* [THE EXERCISE]:
Copy out the entries below in full and exactly.

* * *

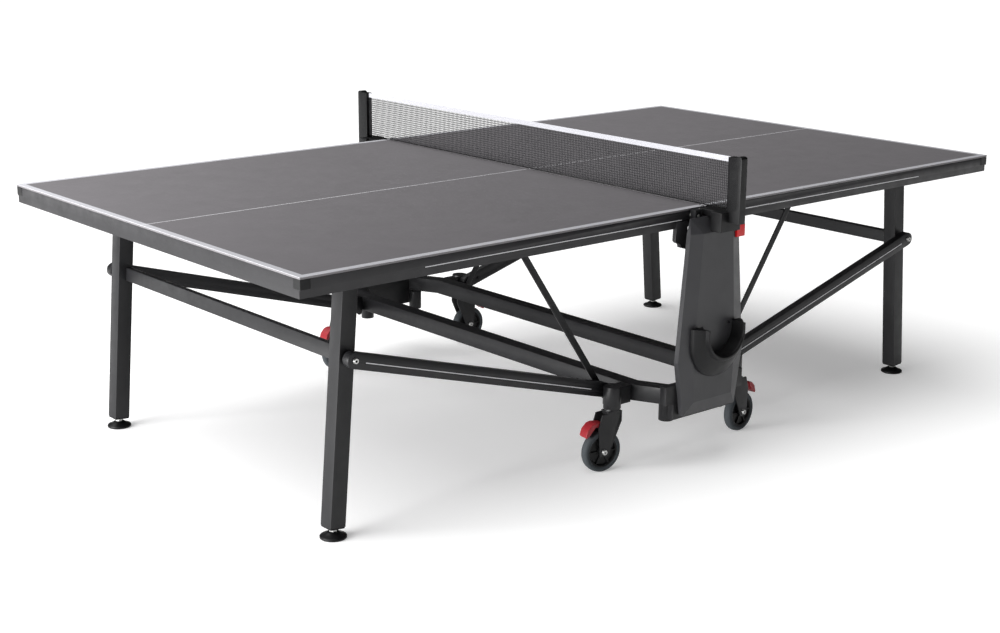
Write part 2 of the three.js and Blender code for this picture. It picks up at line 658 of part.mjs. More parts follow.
node("net_mesh", block([-0.8, 0.8], NET_Y, [NET_BOTTOM_Z, TAPE_BOTTOM_Z - FIT_GAP]), NET_CORD);
node("net_tape", block([-2, 2], NET_Y, [TAPE_BOTTOM_Z, NET_TOP_Z]), TAPE_WHITE);

// ---- castors --------------------------------------------------------------

// A castor is shaped with its swivel on the Z axis and its wheel trailing along -X.
const FORK_INNER = WHEEL_WIDTH / 2 + 1.5;
const FORK_PLATE = 4;
const AXLE_PIN_RADIUS = 5;
const CHEEK_TOP_Z = 150;

function fork() {
  const cheek = new THREE.Shape([
    new THREE.Vector2(-TRAIL - 14, WHEEL_RADIUS - 12),
    new THREE.Vector2(-TRAIL + 14, WHEEL_RADIUS - 12),
    new THREE.Vector2(22, CHEEK_TOP_Z),
    new THREE.Vector2(22, FORK_TOP_Z - 6),
    new THREE.Vector2(-TRAIL - 8, FORK_TOP_Z - 12),
    new THREE.Vector2(-TRAIL - 20, CHEEK_TOP_Z - 14),
  ]);
  const cheeks = [-1, 1].map((side) =>
    plateAcrossY(cheek, sorted(side * FORK_INNER, side * (FORK_INNER + FORK_PLATE))),
  );
  const outer = FORK_INNER + FORK_PLATE;
  const crown = block([-24, 22], [-outer, outer], [FORK_TOP_Z - 16, FORK_TOP_Z - 6]);
  const head = barAlongZ(0, 0, SOCKET_RADIUS - 3, [FORK_TOP_Z - 8, FORK_TOP_Z]);
  const kingpin = barAlongZ(0, 0, KINGPIN_RADIUS, [FORK_TOP_Z - 8, SOCKET_BOTTOM_Z + 9], 16);
  const pin = barAlongY(-TRAIL, WHEEL_RADIUS, AXLE_PIN_RADIUS, [-outer, outer]);
  return join(...cheeks, crown, head, kingpin, pin);
}

function wheel() {
  const half = WHEEL_WIDTH / 2;
  const profile = [
    [AXLE_PIN_RADIUS + 0.6, -half],
    [WHEEL_RADIUS - 5, -half],
    [WHEEL_RADIUS, -half + 7],
    [WHEEL_RADIUS, half - 7],
    [WHEEL_RADIUS - 5, half],
    [AXLE_PIN_RADIUS + 0.6, half],
    [AXLE_PIN_RADIUS + 0.6, -half],
  ].map(([r, y]) => new THREE.Vector2(r, y));
  return new THREE.LatheGeometry(profile, 30).translate(-TRAIL, 0, WHEEL_RADIUS);
}

function brakePedal() {
  const outline = new THREE.Shape([
    new THREE.Vector2(-TRAIL - 10, CHEEK_TOP_Z - 10),
    new THREE.Vector2(-TRAIL - 4, CHEEK_TOP_Z + 2),
    new THREE.Vector2(-TRAIL - 30, CHEEK_TOP_Z + 5),
    new THREE.Vector2(-TRAIL - 48, CHEEK_TOP_Z - 8),
    new THREE.Vector2(-TRAIL - 60, CHEEK_TOP_Z - 30),
    new THREE.Vector2(-TRAIL - 52, CHEEK_TOP_Z - 32),
    new THREE.Vector2(-TRAIL - 38, CHEEK_TOP_Z - 16),
  ]);
  return plateAcrossY(outline, [-FORK_INNER + 1, FORK_INNER - 1]);
}

// How far each castor has turned about its swivel, in degrees, from trailing along -X.
const CASTOR_TURN = { near_left: -10, near_right: 186, far_left: 6, far_right: 176 };

for (const [end, sy] of SIDES_Y) {
  for (const [side, sx] of SIDES_X) {
    const turn = THREE.MathUtils.degToRad(CASTOR_TURN[`${end}_${side}`]);
    const pieces = [
      [`${end}_${side}_castor_fork`, fork(), BLACK_STEEL],
      [`${end}_${side}_wheel`, wheel(), TYRE_RUBBER],
      [`${end}_${side}_brake_pedal`, brakePedal(), RED_PLASTIC],
    ];
    for (const [name, geometry, material] of pieces) {
      const mesh = node(name, geometry, material);
      mesh.rotation.z = turn;
      mesh.position.set(sx * CASTOR_X, sy * CASTOR_Y, 0);
    }
  }
}

export default table;
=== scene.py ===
import json
import math
import bmesh
import bpy
from mathutils import Matrix, Vector

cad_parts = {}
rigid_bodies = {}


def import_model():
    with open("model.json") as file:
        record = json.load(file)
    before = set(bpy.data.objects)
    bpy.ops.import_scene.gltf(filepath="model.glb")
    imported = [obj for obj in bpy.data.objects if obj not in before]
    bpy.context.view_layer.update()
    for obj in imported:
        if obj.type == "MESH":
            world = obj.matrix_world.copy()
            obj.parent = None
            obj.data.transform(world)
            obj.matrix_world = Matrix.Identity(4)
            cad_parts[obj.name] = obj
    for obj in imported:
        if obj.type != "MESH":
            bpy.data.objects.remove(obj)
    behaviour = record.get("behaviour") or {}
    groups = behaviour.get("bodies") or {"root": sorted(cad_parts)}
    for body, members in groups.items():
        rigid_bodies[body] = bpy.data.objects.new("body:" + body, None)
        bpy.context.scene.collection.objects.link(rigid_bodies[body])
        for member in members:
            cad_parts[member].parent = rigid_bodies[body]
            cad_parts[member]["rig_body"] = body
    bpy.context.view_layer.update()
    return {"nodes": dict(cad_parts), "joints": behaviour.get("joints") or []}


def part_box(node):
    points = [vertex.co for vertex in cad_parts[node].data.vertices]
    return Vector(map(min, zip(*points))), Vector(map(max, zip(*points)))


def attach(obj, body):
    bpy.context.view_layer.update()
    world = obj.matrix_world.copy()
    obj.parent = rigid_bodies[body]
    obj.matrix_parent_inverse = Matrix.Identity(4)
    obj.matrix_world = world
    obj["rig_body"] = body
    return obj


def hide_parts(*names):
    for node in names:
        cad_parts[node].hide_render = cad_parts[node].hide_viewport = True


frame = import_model()
joint = {j["name"]: j for j in frame["joints"]}
scene = bpy.context.scene

# ---- Studio ---------------------------------------------------------------
# A pale floor that runs far behind the table under a sky that darkens towards the near side, one wide
# soft light overhead and a large bright panel past the left end, which lights the end faces.

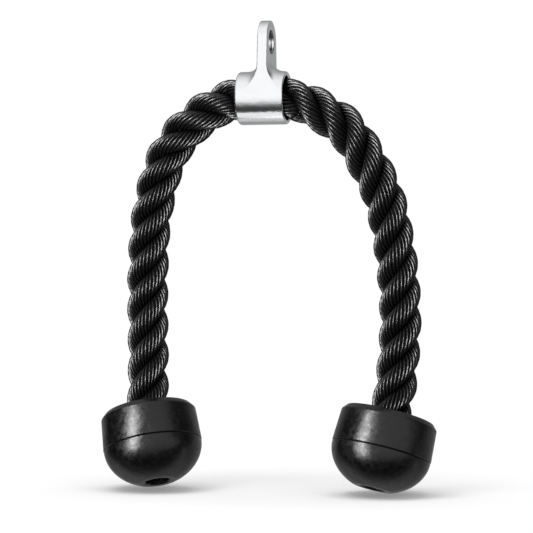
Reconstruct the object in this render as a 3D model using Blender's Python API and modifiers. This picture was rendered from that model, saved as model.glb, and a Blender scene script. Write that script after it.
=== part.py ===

* * *

* [REPLY]:
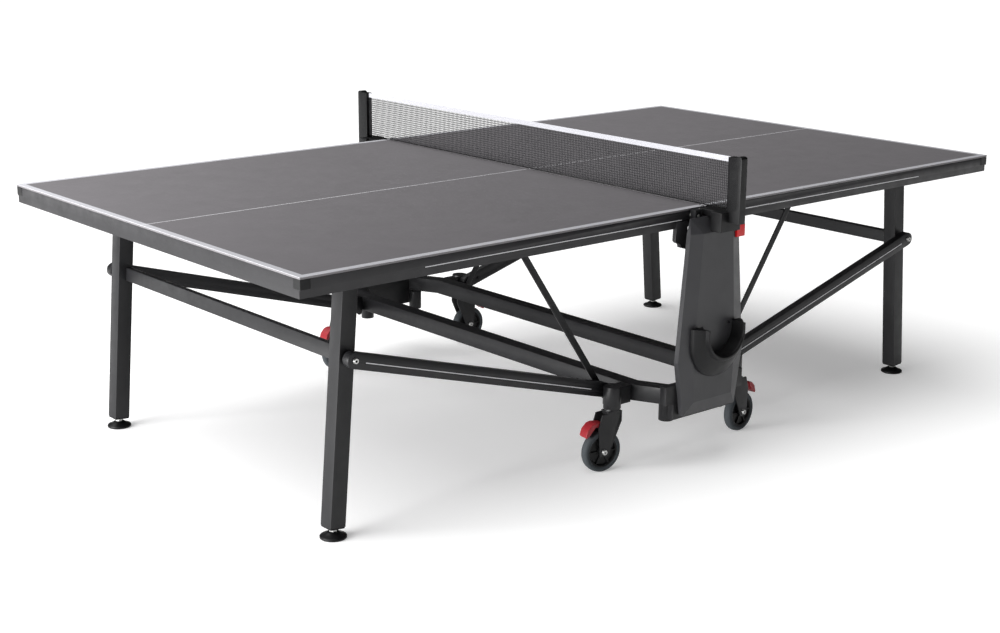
Write part 2 of the three.js and Blender code for this picture. It picks up at line 658 of part.mjs. More parts follow.
node("net_mesh", block([-0.8, 0.8], NET_Y, [NET_BOTTOM_Z, TAPE_BOTTOM_Z - FIT_GAP]), NET_CORD);
node("net_tape", block([-2, 2], NET_Y, [TAPE_BOTTOM_Z, NET_TOP_Z]), TAPE_WHITE);

// ---- castors --------------------------------------------------------------

// A castor is shaped with its swivel on the Z axis and its wheel trailing along -X.
const FORK_INNER = WHEEL_WIDTH / 2 + 1.5;
const FORK_PLATE = 4;
const AXLE_PIN_RADIUS = 5;
const CHEEK_TOP_Z = 150;

function fork() {
  const cheek = new THREE.Shape([
    new THREE.Vector2(-TRAIL - 14, WHEEL_RADIUS - 12),
    new THREE.Vector2(-TRAIL + 14, WHEEL_RADIUS - 12),
    new THREE.Vector2(22, CHEEK_TOP_Z),
    new THREE.Vector2(22, FORK_TOP_Z - 6),
    new THREE.Vector2(-TRAIL - 8, FORK_TOP_Z - 12),
    new THREE.Vector2(-TRAIL - 20, CHEEK_TOP_Z - 14),
  ]);
  const cheeks = [-1, 1].map((side) =>
    plateAcrossY(cheek, sorted(side * FORK_INNER, side * (FORK_INNER + FORK_PLATE))),
  );
  const outer = FORK_INNER + FORK_PLATE;
  const crown = block([-24, 22], [-outer, outer], [FORK_TOP_Z - 16, FORK_TOP_Z - 6]);
  const head = barAlongZ(0, 0, SOCKET_RADIUS - 3, [FORK_TOP_Z - 8, FORK_TOP_Z]);
  const kingpin = barAlongZ(0, 0, KINGPIN_RADIUS, [FORK_TOP_Z - 8, SOCKET_BOTTOM_Z + 9], 16);
  const pin = barAlongY(-TRAIL, WHEEL_RADIUS, AXLE_PIN_RADIUS, [-outer, outer]);
  return join(...cheeks, crown, head, kingpin, pin);
}

function wheel() {
  const half = WHEEL_WIDTH / 2;
  const profile = [
    [AXLE_PIN_RADIUS + 0.6, -half],
    [WHEEL_RADIUS - 5, -half],
    [WHEEL_RADIUS, -half + 7],
    [WHEEL_RADIUS, half - 7],
    [WHEEL_RADIUS - 5, half],
    [AXLE_PIN_RADIUS + 0.6, half],
    [AXLE_PIN_RADIUS + 0.6, -half],
  ].map(([r, y]) => new THREE.Vector2(r, y));
  return new THREE.LatheGeometry(profile, 30).translate(-TRAIL, 0, WHEEL_RADIUS);
}

function brakePedal() {
  const outline = new THREE.Shape([
    new THREE.Vector2(-TRAIL - 10, CHEEK_TOP_Z - 10),
    new THREE.Vector2(-TRAIL - 4, CHEEK_TOP_Z + 2),
    new THREE.Vector2(-TRAIL - 30, CHEEK_TOP_Z + 5),
    new THREE.Vector2(-TRAIL - 48, CHEEK_TOP_Z - 8),
    new THREE.Vector2(-TRAIL - 60, CHEEK_TOP_Z - 30),
    new THREE.Vector2(-TRAIL - 52, CHEEK_TOP_Z - 32),
    new THREE.Vector2(-TRAIL - 38, CHEEK_TOP_Z - 16),
  ]);
  return plateAcrossY(outline, [-FORK_INNER + 1, FORK_INNER - 1]);
}

// How far each castor has turned about its swivel, in degrees, from trailing along -X.
const CASTOR_TURN = { near_left: -10, near_right: 186, far_left: 6, far_right: 176 };

for (const [end, sy] of SIDES_Y) {
  for (const [side, sx] of SIDES_X) {
    const turn = THREE.MathUtils.degToRad(CASTOR_TURN[`${end}_${side}`]);
    const pieces = [
      [`${end}_${side}_castor_fork`, fork(), BLACK_STEEL],
      [`${end}_${side}_wheel`, wheel(), TYRE_RUBBER],
      [`${end}_${side}_brake_pedal`, brakePedal(), RED_PLASTIC],
    ];
    for (const [name, geometry, material] of pieces) {
      const mesh = node(name, geometry, material);
      mesh.rotation.z = turn;
      mesh.position.set(sx * CASTOR_X, sy * CASTOR_Y, 0);
    }
  }
}

export default table;
=== scene.py ===
import json
import math
import bmesh
import bpy
from mathutils import Matrix, Vector

cad_parts = {}
rigid_bodies = {}


def import_model():
    with open("model.json") as file:
        record = json.load(file)
    before = set(bpy.data.objects)
    bpy.ops.import_scene.gltf(filepath="model.glb")
    imported = [obj for obj in bpy.data.objects if obj not in before]
    bpy.context.view_layer.update()
    for obj in imported:
        if obj.type == "MESH":
            world = obj.matrix_world.copy()
            obj.parent = None
            obj.data.transform(world)
            obj.matrix_world = Matrix.Identity(4)
            cad_parts[obj.name] = obj
    for obj in imported:
        if obj.type != "MESH":
            bpy.data.objects.remove(obj)
    behaviour = record.get("behaviour") or {}
    groups = behaviour.get("bodies") or {"root": sorted(cad_parts)}
    for body, members in groups.items():
        rigid_bodies[body] = bpy.data.objects.new("body:" + body, None)
        bpy.context.scene.collection.objects.link(rigid_bodies[body])
        for member in members:
            cad_parts[member].parent = rigid_bodies[body]
            cad_parts[member]["rig_body"] = body
    bpy.context.view_layer.update()
    return {"nodes": dict(cad_parts), "joints": behaviour.get("joints") or []}


def part_box(node):
    points = [vertex.co for vertex in cad_parts[node].data.vertices]
    return Vector(map(min, zip(*points))), Vector(map(max, zip(*points)))


def attach(obj, body):
    bpy.context.view_layer.update()
    world = obj.matrix_world.copy()
    obj.parent = rigid_bodies[body]
    obj.matrix_parent_inverse = Matrix.Identity(4)
    obj.matrix_world = world
    obj["rig_body"] = body
    return obj


def hide_parts(*names):
    for node in names:
        cad_parts[node].hide_render = cad_parts[node].hide_viewport = True


frame = import_model()
joint = {j["name"]: j for j in frame["joints"]}
scene = bpy.context.scene

# ---- Studio ---------------------------------------------------------------
# A pale floor that runs far behind the table under a sky that darkens towards the near side, one wide
# soft light overhead and a large bright panel past the left end, which lights the end faces.

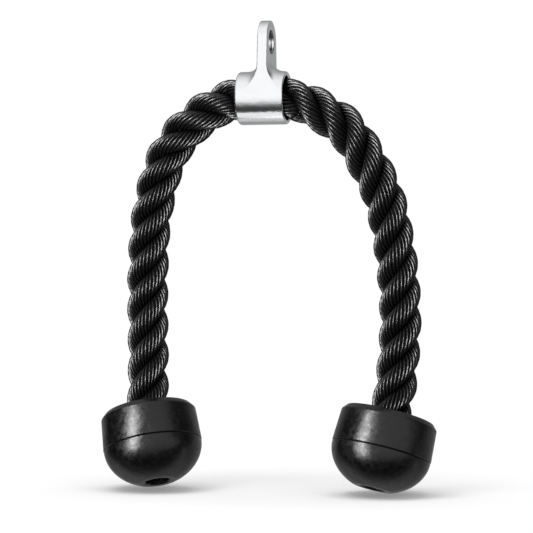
Reconstruct the object in this render as a 3D model using Blender's Python API and modifiers. This picture was rendered from that model, saved as model.glb, and a Blender scene script. Write that script after it.
=== part.py ===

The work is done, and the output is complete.